Frequently Asked Questions
How much does it cost to call 118?
A 118 call costs a service charge set by the provider plus an access charge set by your own phone company. Since April 2019 the service charge is capped by Ofcom at 3.65 pounds per 90 seconds. The exact total depends on the 118 number you dial and your provider's access charge.
What did Ofcom do about 118 charges?
After finding that some 118 calls had reached over 11 pounds for 90 seconds, Ofcom introduced a price cap in April 2019. The cap limits the service charge to 3.65 pounds per 90 seconds. It was designed to protect callers, particularly those who rely on directory enquiries, from excessive bills.
Is there a cap on 118 directory enquiry charges?

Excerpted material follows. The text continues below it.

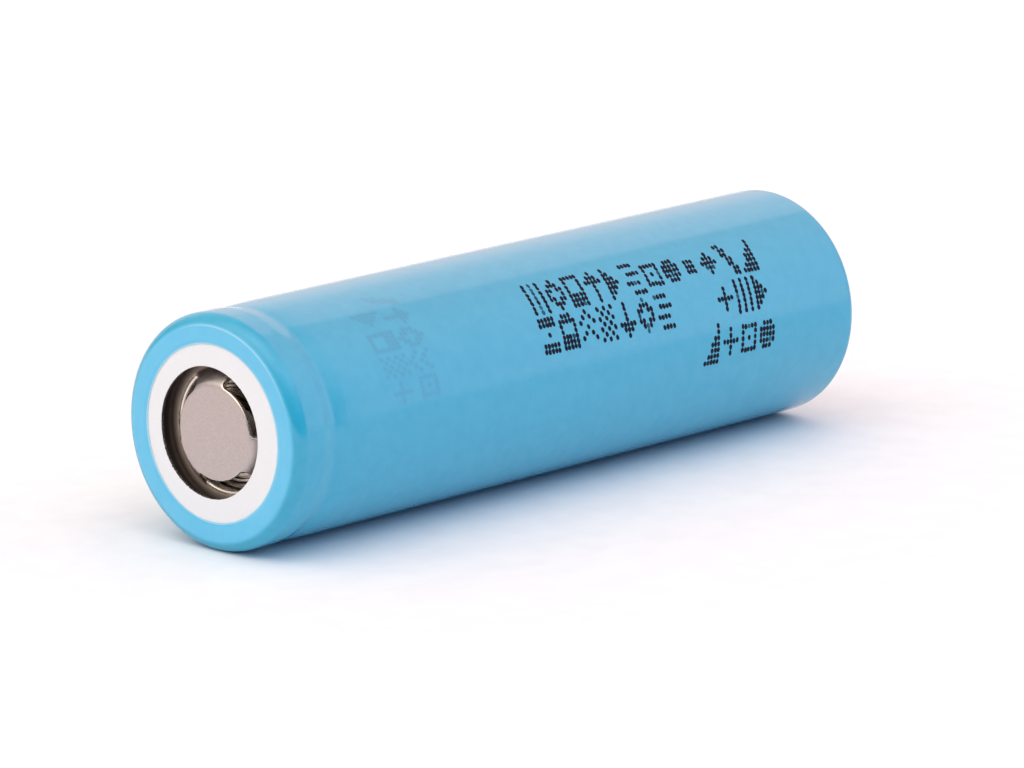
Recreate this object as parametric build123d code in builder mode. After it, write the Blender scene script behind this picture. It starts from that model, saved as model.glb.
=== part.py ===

Yes. Since 1 April 2019 Ofcom has capped the service charge for 118 directory enquiry calls at 3.65 pounds per 90 seconds. The cap applies to the service-charge element only; your provider's access charge is billed on top and is not covered by this particular cap.
What are alternatives to calling 118?
Many numbers can be found free of charge through a search engine, an online directory, or an organisation's own website. GOV.UK lists official contact numbers, often 03 numbers that come out of inclusive minutes. A printed phone book or asking someone to look up the number also avoids the 118 charge.
Which 118 numbers charge the most?
Different 118 providers set different service charges up to the Ofcom cap, so prices vary between numbers. The most expensive sit at or near the 3.65 pounds per 90 seconds ceiling, while others price below it. Checking the advertised service charge for a specific number before dialling shows where it sits.